• To be done:
Output the material below in its entirety, exactly as given.

• Information supplied:
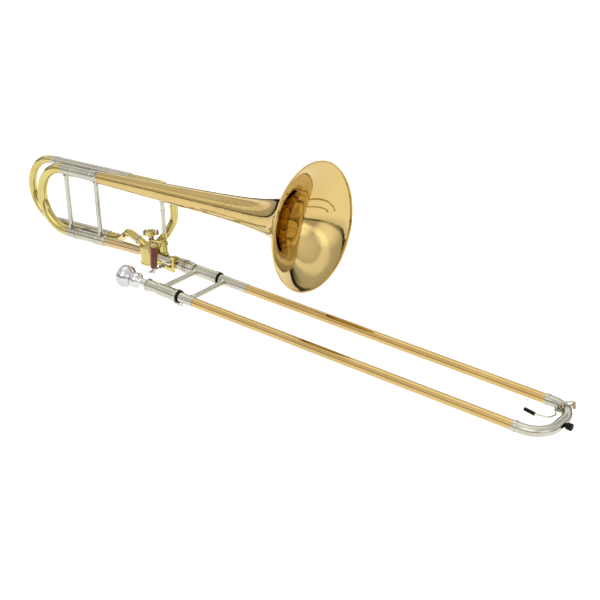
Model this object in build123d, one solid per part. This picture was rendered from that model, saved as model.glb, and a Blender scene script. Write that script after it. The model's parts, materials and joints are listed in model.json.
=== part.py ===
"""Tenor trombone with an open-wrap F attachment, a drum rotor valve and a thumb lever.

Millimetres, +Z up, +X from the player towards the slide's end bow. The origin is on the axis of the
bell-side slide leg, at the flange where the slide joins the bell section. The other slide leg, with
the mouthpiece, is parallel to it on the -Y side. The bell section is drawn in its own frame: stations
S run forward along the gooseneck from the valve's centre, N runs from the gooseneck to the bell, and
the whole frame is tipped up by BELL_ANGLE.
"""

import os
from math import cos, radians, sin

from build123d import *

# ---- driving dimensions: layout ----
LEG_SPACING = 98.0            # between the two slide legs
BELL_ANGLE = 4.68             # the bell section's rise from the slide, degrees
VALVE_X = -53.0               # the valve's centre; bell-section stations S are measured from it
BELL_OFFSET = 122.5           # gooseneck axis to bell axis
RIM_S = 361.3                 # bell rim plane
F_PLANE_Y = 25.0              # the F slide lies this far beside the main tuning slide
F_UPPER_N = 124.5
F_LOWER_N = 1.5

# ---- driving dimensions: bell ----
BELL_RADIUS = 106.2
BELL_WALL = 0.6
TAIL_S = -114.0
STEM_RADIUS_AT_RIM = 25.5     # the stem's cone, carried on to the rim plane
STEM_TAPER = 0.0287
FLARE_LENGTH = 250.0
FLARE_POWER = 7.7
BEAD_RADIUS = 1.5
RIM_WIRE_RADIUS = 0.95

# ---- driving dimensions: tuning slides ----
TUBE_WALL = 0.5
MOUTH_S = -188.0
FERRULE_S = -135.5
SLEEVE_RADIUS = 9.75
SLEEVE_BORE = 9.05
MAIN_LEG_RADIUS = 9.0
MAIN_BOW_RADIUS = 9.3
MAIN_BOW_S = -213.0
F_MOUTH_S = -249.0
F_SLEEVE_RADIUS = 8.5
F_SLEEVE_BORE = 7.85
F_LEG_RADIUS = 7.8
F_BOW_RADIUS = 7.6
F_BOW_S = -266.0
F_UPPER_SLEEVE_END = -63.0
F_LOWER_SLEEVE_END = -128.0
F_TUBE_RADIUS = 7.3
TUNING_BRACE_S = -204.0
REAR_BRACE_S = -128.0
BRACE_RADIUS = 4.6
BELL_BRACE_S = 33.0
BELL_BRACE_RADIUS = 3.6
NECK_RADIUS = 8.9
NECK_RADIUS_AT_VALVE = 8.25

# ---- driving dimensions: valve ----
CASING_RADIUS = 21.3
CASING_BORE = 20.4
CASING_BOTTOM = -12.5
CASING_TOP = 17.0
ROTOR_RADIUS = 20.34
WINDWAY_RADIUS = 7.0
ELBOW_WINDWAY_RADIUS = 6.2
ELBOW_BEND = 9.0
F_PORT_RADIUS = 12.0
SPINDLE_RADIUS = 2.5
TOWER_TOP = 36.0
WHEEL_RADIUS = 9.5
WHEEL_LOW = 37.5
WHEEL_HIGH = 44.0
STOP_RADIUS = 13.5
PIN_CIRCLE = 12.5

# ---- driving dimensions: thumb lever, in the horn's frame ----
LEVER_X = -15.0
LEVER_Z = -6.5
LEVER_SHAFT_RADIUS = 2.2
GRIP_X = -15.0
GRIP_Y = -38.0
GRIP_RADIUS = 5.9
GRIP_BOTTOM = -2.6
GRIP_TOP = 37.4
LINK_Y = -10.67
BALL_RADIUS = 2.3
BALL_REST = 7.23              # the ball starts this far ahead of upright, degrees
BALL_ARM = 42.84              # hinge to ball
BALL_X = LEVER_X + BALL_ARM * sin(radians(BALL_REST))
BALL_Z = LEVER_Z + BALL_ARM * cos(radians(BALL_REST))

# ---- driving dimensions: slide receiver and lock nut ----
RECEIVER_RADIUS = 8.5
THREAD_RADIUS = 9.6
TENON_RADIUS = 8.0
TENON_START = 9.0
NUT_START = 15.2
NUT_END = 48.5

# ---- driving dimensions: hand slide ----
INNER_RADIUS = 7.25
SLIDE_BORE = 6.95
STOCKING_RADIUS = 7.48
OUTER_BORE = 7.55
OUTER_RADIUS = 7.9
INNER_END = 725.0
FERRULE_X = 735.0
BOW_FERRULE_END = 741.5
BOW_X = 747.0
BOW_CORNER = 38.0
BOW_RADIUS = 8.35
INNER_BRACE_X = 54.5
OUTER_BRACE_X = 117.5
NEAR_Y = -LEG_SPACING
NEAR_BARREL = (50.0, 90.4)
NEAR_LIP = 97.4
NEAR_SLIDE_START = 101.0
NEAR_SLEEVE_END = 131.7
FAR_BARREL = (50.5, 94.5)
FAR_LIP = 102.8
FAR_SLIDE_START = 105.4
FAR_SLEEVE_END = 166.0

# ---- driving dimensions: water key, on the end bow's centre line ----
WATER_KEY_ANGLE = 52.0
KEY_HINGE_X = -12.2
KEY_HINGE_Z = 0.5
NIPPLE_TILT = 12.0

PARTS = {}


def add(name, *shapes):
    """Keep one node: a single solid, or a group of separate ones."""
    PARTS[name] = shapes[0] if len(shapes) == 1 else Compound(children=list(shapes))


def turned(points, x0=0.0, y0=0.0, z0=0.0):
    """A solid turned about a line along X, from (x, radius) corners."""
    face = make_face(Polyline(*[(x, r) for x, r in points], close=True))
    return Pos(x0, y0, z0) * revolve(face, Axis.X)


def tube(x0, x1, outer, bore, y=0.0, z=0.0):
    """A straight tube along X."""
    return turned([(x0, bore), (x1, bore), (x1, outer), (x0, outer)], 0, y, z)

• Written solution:
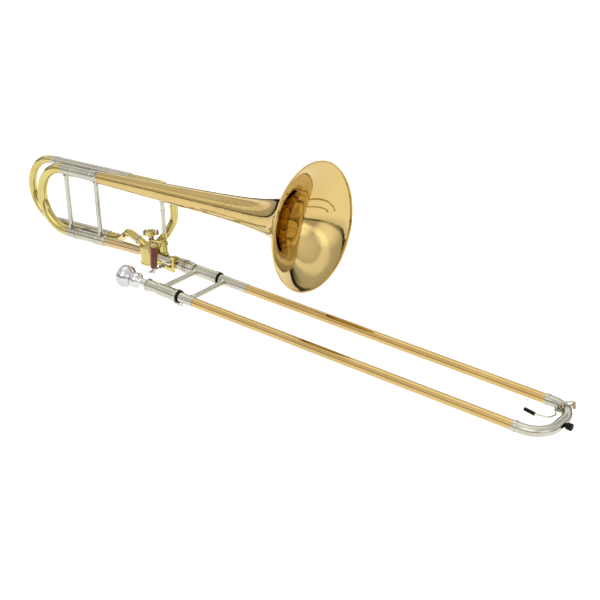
Model this object in build123d, one solid per part. This picture was rendered from that model, saved as model.glb, and a Blender scene script. Write that script after it. The model's parts, materials and joints are listed in model.json.
=== part.py ===
"""Tenor trombone with an open-wrap F attachment, a drum rotor valve and a thumb lever.

Millimetres, +Z up, +X from the player towards the slide's end bow. The origin is on the axis of the
bell-side slide leg, at the flange where the slide joins the bell section. The other slide leg, with
the mouthpiece, is parallel to it on the -Y side. The bell section is drawn in its own frame: stations
S run forward along the gooseneck from the valve's centre, N runs from the gooseneck to the bell, and
the whole frame is tipped up by BELL_ANGLE.
"""

import os
from math import cos, radians, sin

from build123d import *

# ---- driving dimensions: layout ----
LEG_SPACING = 98.0            # between the two slide legs
BELL_ANGLE = 4.68             # the bell section's rise from the slide, degrees
VALVE_X = -53.0               # the valve's centre; bell-section stations S are measured from it
BELL_OFFSET = 122.5           # gooseneck axis to bell axis
RIM_S = 361.3                 # bell rim plane
F_PLANE_Y = 25.0              # the F slide lies this far beside the main tuning slide
F_UPPER_N = 124.5
F_LOWER_N = 1.5

# ---- driving dimensions: bell ----
BELL_RADIUS = 106.2
BELL_WALL = 0.6
TAIL_S = -114.0
STEM_RADIUS_AT_RIM = 25.5     # the stem's cone, carried on to the rim plane
STEM_TAPER = 0.0287
FLARE_LENGTH = 250.0
FLARE_POWER = 7.7
BEAD_RADIUS = 1.5
RIM_WIRE_RADIUS = 0.95

# ---- driving dimensions: tuning slides ----
TUBE_WALL = 0.5
MOUTH_S = -188.0
FERRULE_S = -135.5
SLEEVE_RADIUS = 9.75
SLEEVE_BORE = 9.05
MAIN_LEG_RADIUS = 9.0
MAIN_BOW_RADIUS = 9.3
MAIN_BOW_S = -213.0
F_MOUTH_S = -249.0
F_SLEEVE_RADIUS = 8.5
F_SLEEVE_BORE = 7.85
F_LEG_RADIUS = 7.8
F_BOW_RADIUS = 7.6
F_BOW_S = -266.0
F_UPPER_SLEEVE_END = -63.0
F_LOWER_SLEEVE_END = -128.0
F_TUBE_RADIUS = 7.3
TUNING_BRACE_S = -204.0
REAR_BRACE_S = -128.0
BRACE_RADIUS = 4.6
BELL_BRACE_S = 33.0
BELL_BRACE_RADIUS = 3.6
NECK_RADIUS = 8.9
NECK_RADIUS_AT_VALVE = 8.25

# ---- driving dimensions: valve ----
CASING_RADIUS = 21.3
CASING_BORE = 20.4
CASING_BOTTOM = -12.5
CASING_TOP = 17.0
ROTOR_RADIUS = 20.34
WINDWAY_RADIUS = 7.0
ELBOW_WINDWAY_RADIUS = 6.2
ELBOW_BEND = 9.0
F_PORT_RADIUS = 12.0
SPINDLE_RADIUS = 2.5
TOWER_TOP = 36.0
WHEEL_RADIUS = 9.5
WHEEL_LOW = 37.5
WHEEL_HIGH = 44.0
STOP_RADIUS = 13.5
PIN_CIRCLE = 12.5

# ---- driving dimensions: thumb lever, in the horn's frame ----
LEVER_X = -15.0
LEVER_Z = -6.5
LEVER_SHAFT_RADIUS = 2.2
GRIP_X = -15.0
GRIP_Y = -38.0
GRIP_RADIUS = 5.9
GRIP_BOTTOM = -2.6
GRIP_TOP = 37.4
LINK_Y = -10.67
BALL_RADIUS = 2.3
BALL_REST = 7.23              # the ball starts this far ahead of upright, degrees
BALL_ARM = 42.84              # hinge to ball
BALL_X = LEVER_X + BALL_ARM * sin(radians(BALL_REST))
BALL_Z = LEVER_Z + BALL_ARM * cos(radians(BALL_REST))

# ---- driving dimensions: slide receiver and lock nut ----
RECEIVER_RADIUS = 8.5
THREAD_RADIUS = 9.6
TENON_RADIUS = 8.0
TENON_START = 9.0
NUT_START = 15.2
NUT_END = 48.5

# ---- driving dimensions: hand slide ----
INNER_RADIUS = 7.25
SLIDE_BORE = 6.95
STOCKING_RADIUS = 7.48
OUTER_BORE = 7.55
OUTER_RADIUS = 7.9
INNER_END = 725.0
FERRULE_X = 735.0
BOW_FERRULE_END = 741.5
BOW_X = 747.0
BOW_CORNER = 38.0
BOW_RADIUS = 8.35
INNER_BRACE_X = 54.5
OUTER_BRACE_X = 117.5
NEAR_Y = -LEG_SPACING
NEAR_BARREL = (50.0, 90.4)
NEAR_LIP = 97.4
NEAR_SLIDE_START = 101.0
NEAR_SLEEVE_END = 131.7
FAR_BARREL = (50.5, 94.5)
FAR_LIP = 102.8
FAR_SLIDE_START = 105.4
FAR_SLEEVE_END = 166.0

# ---- driving dimensions: water key, on the end bow's centre line ----
WATER_KEY_ANGLE = 52.0
KEY_HINGE_X = -12.2
KEY_HINGE_Z = 0.5
NIPPLE_TILT = 12.0

PARTS = {}


def add(name, *shapes):
    """Keep one node: a single solid, or a group of separate ones."""
    PARTS[name] = shapes[0] if len(shapes) == 1 else Compound(children=list(shapes))


def turned(points, x0=0.0, y0=0.0, z0=0.0):
    """A solid turned about a line along X, from (x, radius) corners."""
    face = make_face(Polyline(*[(x, r) for x, r in points], close=True))
    return Pos(x0, y0, z0) * revolve(face, Axis.X)


def tube(x0, x1, outer, bore, y=0.0, z=0.0):
    """A straight tube along X."""
    return turned([(x0, bore), (x1, bore), (x1, outer), (x0, outer)], 0, y, z)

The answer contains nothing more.